## Directive
The data must be written out once more, precisely as given.

## Information provided
"""

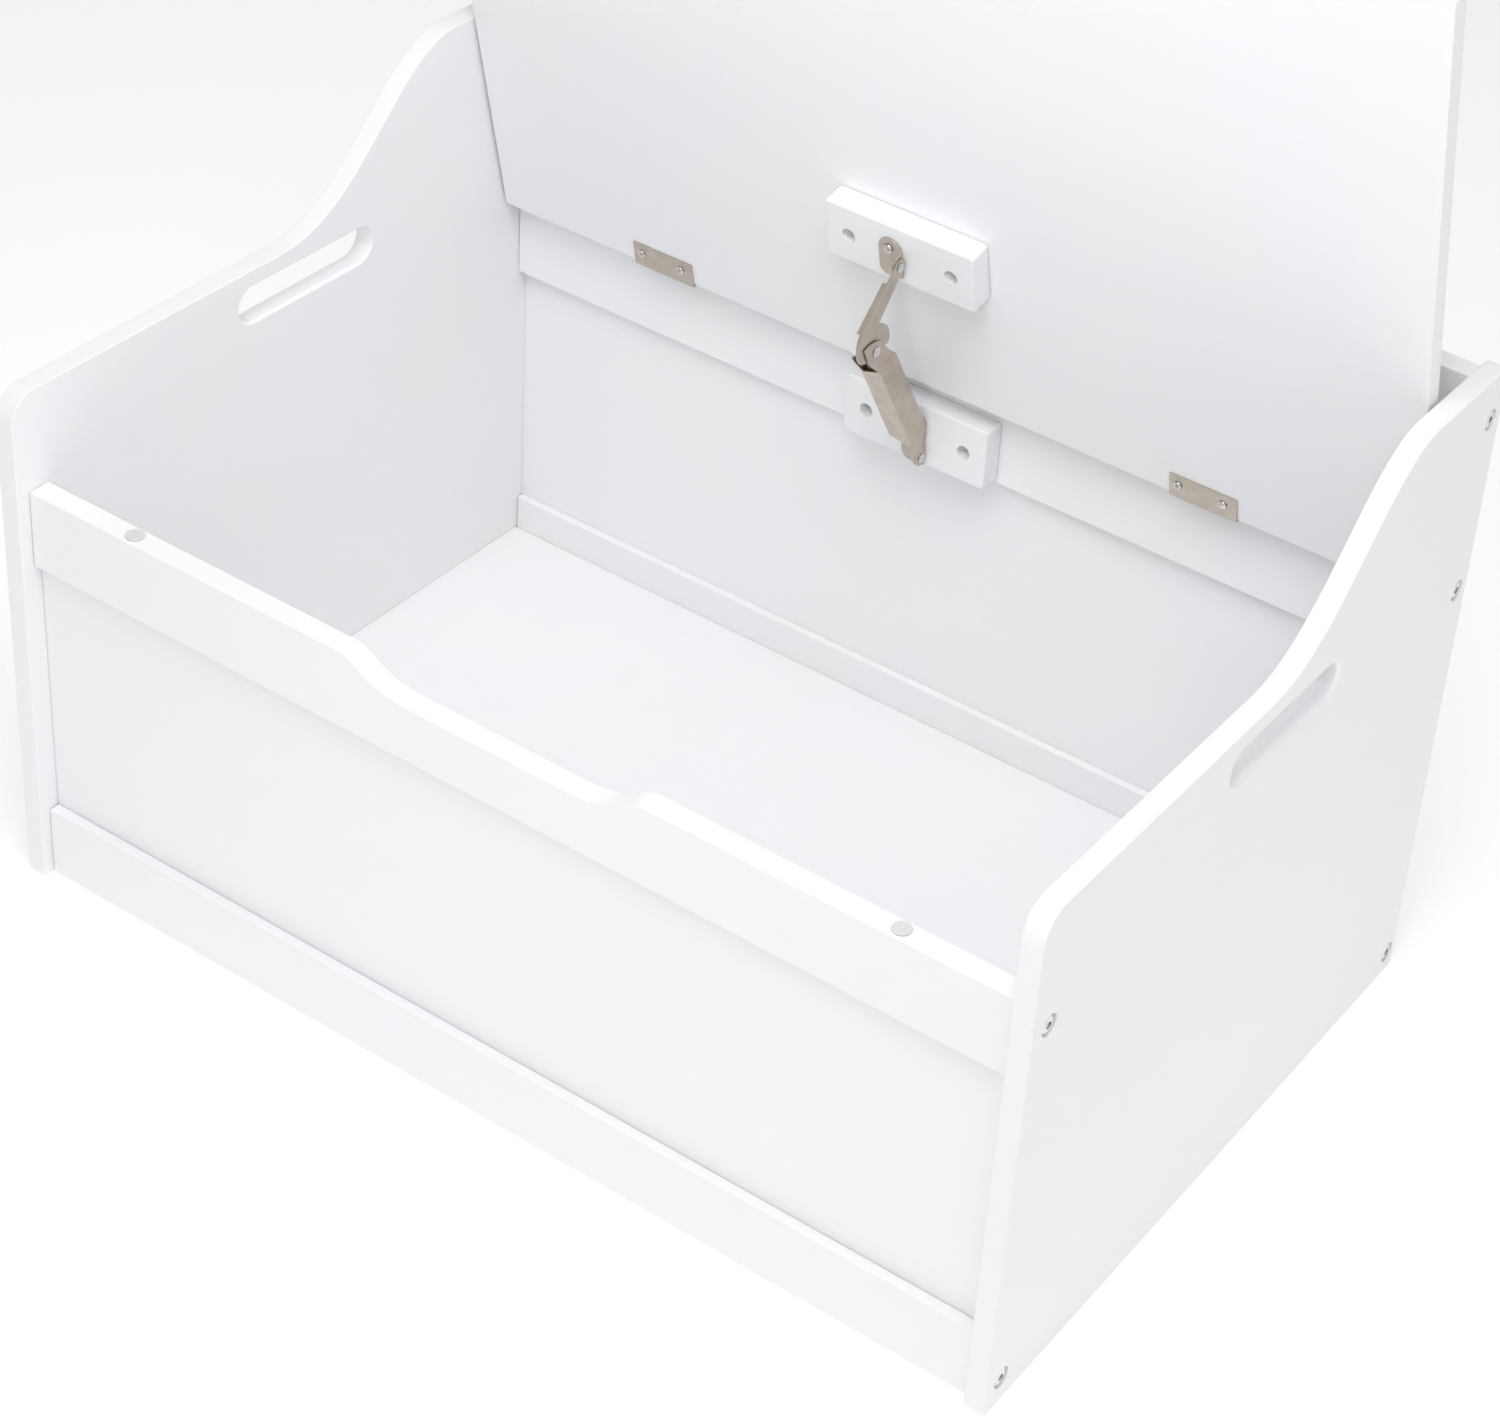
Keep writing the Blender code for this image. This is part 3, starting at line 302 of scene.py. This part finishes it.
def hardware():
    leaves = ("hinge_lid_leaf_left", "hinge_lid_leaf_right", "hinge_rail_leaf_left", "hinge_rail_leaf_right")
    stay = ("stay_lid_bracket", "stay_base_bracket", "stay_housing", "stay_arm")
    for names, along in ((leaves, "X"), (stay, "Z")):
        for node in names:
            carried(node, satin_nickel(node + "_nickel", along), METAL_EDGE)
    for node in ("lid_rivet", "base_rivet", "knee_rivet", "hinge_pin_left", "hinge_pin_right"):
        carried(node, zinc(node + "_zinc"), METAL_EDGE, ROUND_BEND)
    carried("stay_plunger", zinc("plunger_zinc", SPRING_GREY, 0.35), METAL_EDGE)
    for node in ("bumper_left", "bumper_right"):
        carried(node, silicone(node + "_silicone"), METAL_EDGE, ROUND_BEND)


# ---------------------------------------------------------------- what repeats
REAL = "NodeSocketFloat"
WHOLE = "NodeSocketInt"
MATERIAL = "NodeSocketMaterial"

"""

## Output
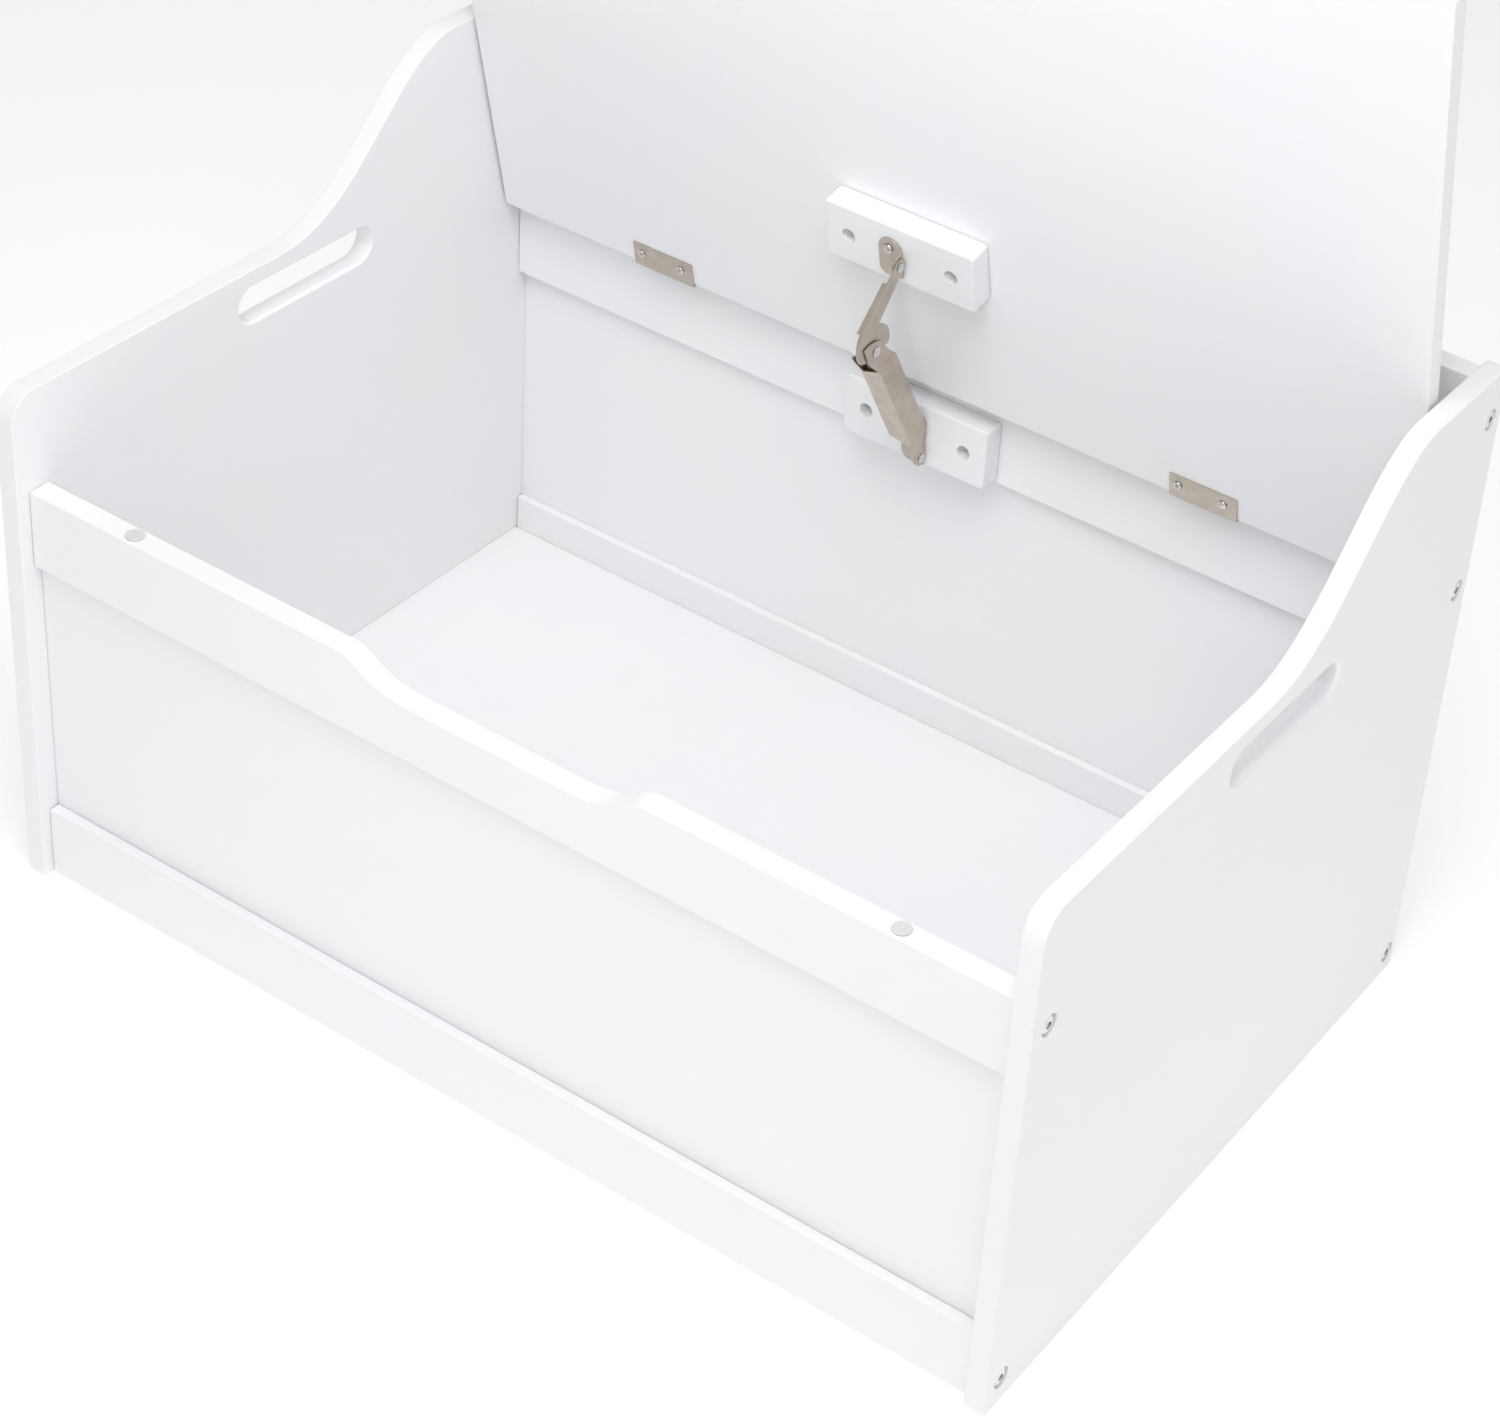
Keep writing the Blender code for this image. This is part 3, starting at line 302 of scene.py. This part finishes it.
def hardware():
    leaves = ("hinge_lid_leaf_left", "hinge_lid_leaf_right", "hinge_rail_leaf_left", "hinge_rail_leaf_right")
    stay = ("stay_lid_bracket", "stay_base_bracket", "stay_housing", "stay_arm")
    for names, along in ((leaves, "X"), (stay, "Z")):
        for node in names:
            carried(node, satin_nickel(node + "_nickel", along), METAL_EDGE)
    for node in ("lid_rivet", "base_rivet", "knee_rivet", "hinge_pin_left", "hinge_pin_right"):
        carried(node, zinc(node + "_zinc"), METAL_EDGE, ROUND_BEND)
    carried("stay_plunger", zinc("plunger_zinc", SPRING_GREY, 0.35), METAL_EDGE)
    for node in ("bumper_left", "bumper_right"):
        carried(node, silicone(node + "_silicone"), METAL_EDGE, ROUND_BEND)


# ---------------------------------------------------------------- what repeats
REAL = "NodeSocketFloat"
WHOLE = "NodeSocketInt"
MATERIAL = "NodeSocketMaterial"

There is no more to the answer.